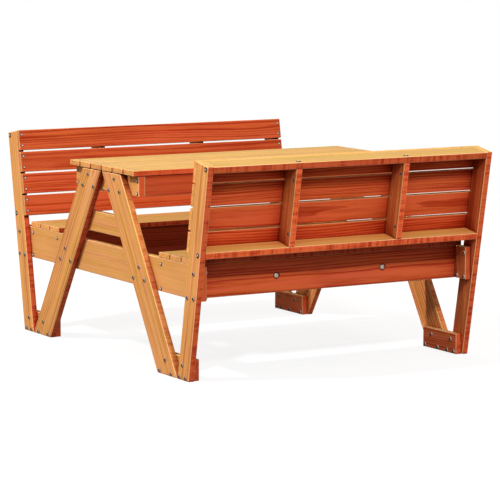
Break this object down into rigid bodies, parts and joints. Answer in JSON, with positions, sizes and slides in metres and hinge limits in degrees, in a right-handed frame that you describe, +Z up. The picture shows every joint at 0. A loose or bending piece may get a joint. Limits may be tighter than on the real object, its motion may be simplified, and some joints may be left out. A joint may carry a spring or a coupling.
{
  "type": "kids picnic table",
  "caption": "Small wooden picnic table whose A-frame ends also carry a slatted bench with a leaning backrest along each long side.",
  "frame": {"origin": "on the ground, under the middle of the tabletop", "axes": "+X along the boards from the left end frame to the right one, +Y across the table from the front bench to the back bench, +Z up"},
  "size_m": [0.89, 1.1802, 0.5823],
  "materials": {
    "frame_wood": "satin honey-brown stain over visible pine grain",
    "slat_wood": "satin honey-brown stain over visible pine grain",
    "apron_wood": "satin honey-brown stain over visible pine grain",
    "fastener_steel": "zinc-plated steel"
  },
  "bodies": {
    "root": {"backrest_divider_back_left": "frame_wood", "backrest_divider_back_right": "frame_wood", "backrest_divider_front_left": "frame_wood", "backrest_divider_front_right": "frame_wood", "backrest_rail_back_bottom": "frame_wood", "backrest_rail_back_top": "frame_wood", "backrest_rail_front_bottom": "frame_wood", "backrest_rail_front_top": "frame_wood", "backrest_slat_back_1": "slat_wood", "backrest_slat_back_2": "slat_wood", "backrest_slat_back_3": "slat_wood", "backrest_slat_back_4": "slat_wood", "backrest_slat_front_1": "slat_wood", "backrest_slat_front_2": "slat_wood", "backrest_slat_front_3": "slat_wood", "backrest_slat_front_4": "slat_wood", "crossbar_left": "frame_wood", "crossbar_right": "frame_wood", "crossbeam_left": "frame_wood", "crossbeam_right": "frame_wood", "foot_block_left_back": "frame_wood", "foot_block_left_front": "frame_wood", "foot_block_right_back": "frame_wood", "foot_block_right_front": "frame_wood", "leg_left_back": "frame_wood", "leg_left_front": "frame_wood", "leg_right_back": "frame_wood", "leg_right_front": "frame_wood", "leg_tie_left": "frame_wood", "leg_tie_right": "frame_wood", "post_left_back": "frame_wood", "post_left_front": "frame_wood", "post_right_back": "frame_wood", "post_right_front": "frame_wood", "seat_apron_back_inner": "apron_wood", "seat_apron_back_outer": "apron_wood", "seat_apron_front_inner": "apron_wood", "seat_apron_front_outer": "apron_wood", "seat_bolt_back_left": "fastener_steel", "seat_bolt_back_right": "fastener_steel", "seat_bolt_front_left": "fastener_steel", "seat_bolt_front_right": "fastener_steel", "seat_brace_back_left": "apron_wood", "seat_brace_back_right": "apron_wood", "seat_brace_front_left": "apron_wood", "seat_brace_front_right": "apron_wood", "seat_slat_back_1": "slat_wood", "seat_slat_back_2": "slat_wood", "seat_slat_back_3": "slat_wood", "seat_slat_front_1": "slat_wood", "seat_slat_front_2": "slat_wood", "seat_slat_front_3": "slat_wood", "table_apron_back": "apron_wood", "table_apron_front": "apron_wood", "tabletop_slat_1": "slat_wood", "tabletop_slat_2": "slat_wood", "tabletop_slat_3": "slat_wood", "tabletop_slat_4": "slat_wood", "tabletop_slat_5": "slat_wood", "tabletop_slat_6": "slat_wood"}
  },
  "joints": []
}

■ **Short exercise**: Go through the listing above and restate it word for word.

■ **Answer to the task**:
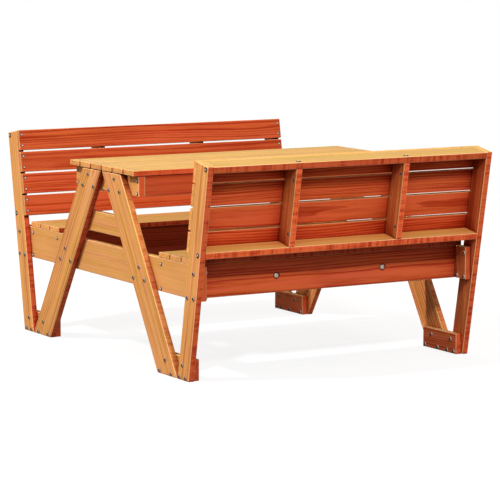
Break this object down into rigid bodies, parts and joints. Answer in JSON, with positions, sizes and slides in metres and hinge limits in degrees, in a right-handed frame that you describe, +Z up. The picture shows every joint at 0. A loose or bending piece may get a joint. Limits may be tighter than on the real object, its motion may be simplified, and some joints may be left out. A joint may carry a spring or a coupling.
{
  "type": "kids picnic table",
  "caption": "Small wooden picnic table whose A-frame ends also carry a slatted bench with a leaning backrest along each long side.",
  "frame": {"origin": "on the ground, under the middle of the tabletop", "axes": "+X along the boards from the left end frame to the right one, +Y across the table from the front bench to the back bench, +Z up"},
  "size_m": [0.89, 1.1802, 0.5823],
  "materials": {
    "frame_wood": "satin honey-brown stain over visible pine grain",
    "slat_wood": "satin honey-brown stain over visible pine grain",
    "apron_wood": "satin honey-brown stain over visible pine grain",
    "fastener_steel": "zinc-plated steel"
  },
  "bodies": {
    "root": {"backrest_divider_back_left": "frame_wood", "backrest_divider_back_right": "frame_wood", "backrest_divider_front_left": "frame_wood", "backrest_divider_front_right": "frame_wood", "backrest_rail_back_bottom": "frame_wood", "backrest_rail_back_top": "frame_wood", "backrest_rail_front_bottom": "frame_wood", "backrest_rail_front_top": "frame_wood", "backrest_slat_back_1": "slat_wood", "backrest_slat_back_2": "slat_wood", "backrest_slat_back_3": "slat_wood", "backrest_slat_back_4": "slat_wood", "backrest_slat_front_1": "slat_wood", "backrest_slat_front_2": "slat_wood", "backrest_slat_front_3": "slat_wood", "backrest_slat_front_4": "slat_wood", "crossbar_left": "frame_wood", "crossbar_right": "frame_wood", "crossbeam_left": "frame_wood", "crossbeam_right": "frame_wood", "foot_block_left_back": "frame_wood", "foot_block_left_front": "frame_wood", "foot_block_right_back": "frame_wood", "foot_block_right_front": "frame_wood", "leg_left_back": "frame_wood", "leg_left_front": "frame_wood", "leg_right_back": "frame_wood", "leg_right_front": "frame_wood", "leg_tie_left": "frame_wood", "leg_tie_right": "frame_wood", "post_left_back": "frame_wood", "post_left_front": "frame_wood", "post_right_back": "frame_wood", "post_right_front": "frame_wood", "seat_apron_back_inner": "apron_wood", "seat_apron_back_outer": "apron_wood", "seat_apron_front_inner": "apron_wood", "seat_apron_front_outer": "apron_wood", "seat_bolt_back_left": "fastener_steel", "seat_bolt_back_right": "fastener_steel", "seat_bolt_front_left": "fastener_steel", "seat_bolt_front_right": "fastener_steel", "seat_brace_back_left": "apron_wood", "seat_brace_back_right": "apron_wood", "seat_brace_front_left": "apron_wood", "seat_brace_front_right": "apron_wood", "seat_slat_back_1": "slat_wood", "seat_slat_back_2": "slat_wood", "seat_slat_back_3": "slat_wood", "seat_slat_front_1": "slat_wood", "seat_slat_front_2": "slat_wood", "seat_slat_front_3": "slat_wood", "table_apron_back": "apron_wood", "table_apron_front": "apron_wood", "tabletop_slat_1": "slat_wood", "tabletop_slat_2": "slat_wood", "tabletop_slat_3": "slat_wood", "tabletop_slat_4": "slat_wood", "tabletop_slat_5": "slat_wood", "tabletop_slat_6": "slat_wood"}
  },
  "joints": []
}